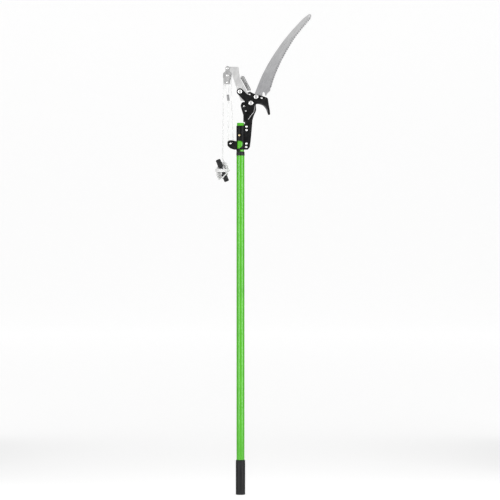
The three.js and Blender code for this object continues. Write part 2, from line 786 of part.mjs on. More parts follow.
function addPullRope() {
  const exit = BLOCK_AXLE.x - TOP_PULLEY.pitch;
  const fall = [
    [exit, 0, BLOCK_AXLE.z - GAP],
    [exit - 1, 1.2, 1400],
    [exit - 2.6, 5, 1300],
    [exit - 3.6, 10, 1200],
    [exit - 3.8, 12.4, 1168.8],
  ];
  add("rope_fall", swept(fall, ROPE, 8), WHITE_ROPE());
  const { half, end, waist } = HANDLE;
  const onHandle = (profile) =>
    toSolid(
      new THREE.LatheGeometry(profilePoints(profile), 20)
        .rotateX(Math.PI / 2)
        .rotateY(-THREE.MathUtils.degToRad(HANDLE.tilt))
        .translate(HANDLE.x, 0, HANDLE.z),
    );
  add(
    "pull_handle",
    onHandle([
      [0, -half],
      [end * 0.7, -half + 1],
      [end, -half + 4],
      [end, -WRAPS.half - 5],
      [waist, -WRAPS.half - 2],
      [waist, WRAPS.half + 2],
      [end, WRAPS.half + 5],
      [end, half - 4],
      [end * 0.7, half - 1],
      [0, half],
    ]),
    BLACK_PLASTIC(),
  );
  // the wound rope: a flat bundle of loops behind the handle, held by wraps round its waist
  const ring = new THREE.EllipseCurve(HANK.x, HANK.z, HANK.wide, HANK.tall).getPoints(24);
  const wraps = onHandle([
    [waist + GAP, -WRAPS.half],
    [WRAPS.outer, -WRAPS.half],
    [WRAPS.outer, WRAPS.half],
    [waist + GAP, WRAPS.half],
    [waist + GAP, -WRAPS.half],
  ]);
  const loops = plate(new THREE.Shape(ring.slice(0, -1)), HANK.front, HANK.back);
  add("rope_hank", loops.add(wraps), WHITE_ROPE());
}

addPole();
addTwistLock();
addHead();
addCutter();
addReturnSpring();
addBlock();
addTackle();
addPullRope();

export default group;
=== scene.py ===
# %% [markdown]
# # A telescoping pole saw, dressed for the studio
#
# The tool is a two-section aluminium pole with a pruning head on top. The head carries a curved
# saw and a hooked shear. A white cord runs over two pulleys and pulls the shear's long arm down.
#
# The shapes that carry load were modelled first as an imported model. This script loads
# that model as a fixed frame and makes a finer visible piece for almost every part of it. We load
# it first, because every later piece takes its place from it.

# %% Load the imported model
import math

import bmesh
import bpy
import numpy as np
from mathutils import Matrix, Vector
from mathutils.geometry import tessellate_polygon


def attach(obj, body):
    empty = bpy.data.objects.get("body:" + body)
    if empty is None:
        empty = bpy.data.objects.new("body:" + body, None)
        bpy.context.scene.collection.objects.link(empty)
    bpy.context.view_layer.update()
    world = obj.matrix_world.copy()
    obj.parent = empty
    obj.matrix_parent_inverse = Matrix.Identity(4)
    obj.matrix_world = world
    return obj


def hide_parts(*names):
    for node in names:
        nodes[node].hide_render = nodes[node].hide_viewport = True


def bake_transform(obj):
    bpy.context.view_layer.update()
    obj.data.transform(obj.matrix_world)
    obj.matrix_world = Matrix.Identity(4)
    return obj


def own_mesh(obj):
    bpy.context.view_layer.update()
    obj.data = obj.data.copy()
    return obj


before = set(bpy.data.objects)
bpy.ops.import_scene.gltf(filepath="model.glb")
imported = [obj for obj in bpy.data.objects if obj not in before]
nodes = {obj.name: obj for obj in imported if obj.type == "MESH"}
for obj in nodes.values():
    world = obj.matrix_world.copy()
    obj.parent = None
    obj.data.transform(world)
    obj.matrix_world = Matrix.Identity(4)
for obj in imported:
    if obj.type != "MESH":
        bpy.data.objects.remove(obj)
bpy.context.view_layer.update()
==
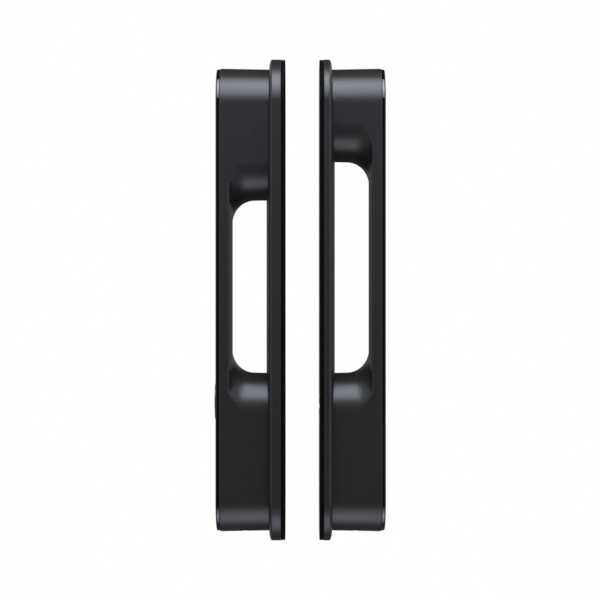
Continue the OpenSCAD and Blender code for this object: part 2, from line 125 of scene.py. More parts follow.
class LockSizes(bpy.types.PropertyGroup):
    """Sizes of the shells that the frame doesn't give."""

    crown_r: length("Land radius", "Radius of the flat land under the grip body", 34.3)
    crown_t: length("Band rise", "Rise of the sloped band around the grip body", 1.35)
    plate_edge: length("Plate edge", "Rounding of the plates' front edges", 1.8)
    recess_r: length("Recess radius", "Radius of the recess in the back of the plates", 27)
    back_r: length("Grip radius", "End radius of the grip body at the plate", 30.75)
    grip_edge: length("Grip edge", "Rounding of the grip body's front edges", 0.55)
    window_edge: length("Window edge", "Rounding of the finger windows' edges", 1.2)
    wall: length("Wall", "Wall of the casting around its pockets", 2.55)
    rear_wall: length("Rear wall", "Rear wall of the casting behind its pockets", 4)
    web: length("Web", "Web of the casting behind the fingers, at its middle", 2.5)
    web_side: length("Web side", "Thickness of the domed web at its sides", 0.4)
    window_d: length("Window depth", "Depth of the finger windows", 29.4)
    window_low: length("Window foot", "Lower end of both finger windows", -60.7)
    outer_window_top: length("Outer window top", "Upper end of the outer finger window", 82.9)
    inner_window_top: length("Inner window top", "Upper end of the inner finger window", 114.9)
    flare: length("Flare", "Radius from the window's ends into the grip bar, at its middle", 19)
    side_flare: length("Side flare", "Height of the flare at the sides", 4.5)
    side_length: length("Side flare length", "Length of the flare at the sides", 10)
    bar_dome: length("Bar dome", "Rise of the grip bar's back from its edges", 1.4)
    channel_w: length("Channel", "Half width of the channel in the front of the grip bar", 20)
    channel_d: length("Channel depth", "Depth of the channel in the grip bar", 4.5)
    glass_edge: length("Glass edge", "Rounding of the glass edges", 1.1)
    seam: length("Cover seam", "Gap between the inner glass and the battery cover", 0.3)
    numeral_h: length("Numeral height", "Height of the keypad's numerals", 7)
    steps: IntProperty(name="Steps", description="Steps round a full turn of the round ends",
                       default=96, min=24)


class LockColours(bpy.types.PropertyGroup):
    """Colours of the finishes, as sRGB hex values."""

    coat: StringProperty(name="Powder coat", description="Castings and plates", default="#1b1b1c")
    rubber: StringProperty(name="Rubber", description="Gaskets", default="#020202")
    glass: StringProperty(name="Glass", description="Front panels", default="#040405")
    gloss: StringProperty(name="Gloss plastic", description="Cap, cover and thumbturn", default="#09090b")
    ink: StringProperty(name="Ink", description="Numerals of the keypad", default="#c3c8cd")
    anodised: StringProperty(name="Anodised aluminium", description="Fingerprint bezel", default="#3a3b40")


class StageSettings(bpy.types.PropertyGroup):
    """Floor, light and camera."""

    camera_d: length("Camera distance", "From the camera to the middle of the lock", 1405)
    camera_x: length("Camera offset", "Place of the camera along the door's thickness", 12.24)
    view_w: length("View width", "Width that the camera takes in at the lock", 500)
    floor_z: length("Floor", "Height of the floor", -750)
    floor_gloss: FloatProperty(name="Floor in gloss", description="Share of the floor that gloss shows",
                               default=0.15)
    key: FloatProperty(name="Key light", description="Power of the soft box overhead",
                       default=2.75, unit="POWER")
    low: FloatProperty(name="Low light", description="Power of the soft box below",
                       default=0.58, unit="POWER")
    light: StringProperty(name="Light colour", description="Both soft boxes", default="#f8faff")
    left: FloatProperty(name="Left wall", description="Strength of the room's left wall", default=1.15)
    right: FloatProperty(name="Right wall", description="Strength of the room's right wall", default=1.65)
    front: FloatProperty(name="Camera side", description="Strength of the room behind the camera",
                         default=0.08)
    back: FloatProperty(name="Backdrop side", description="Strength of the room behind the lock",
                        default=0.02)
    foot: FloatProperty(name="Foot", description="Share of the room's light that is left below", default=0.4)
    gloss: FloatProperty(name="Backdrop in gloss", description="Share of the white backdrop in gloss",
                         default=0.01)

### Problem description
Copy out every line with the word "first".

### Response to the task
# The shapes that carry load were modelled first as an imported model. This script loads
# it first, because every later piece takes its place from it.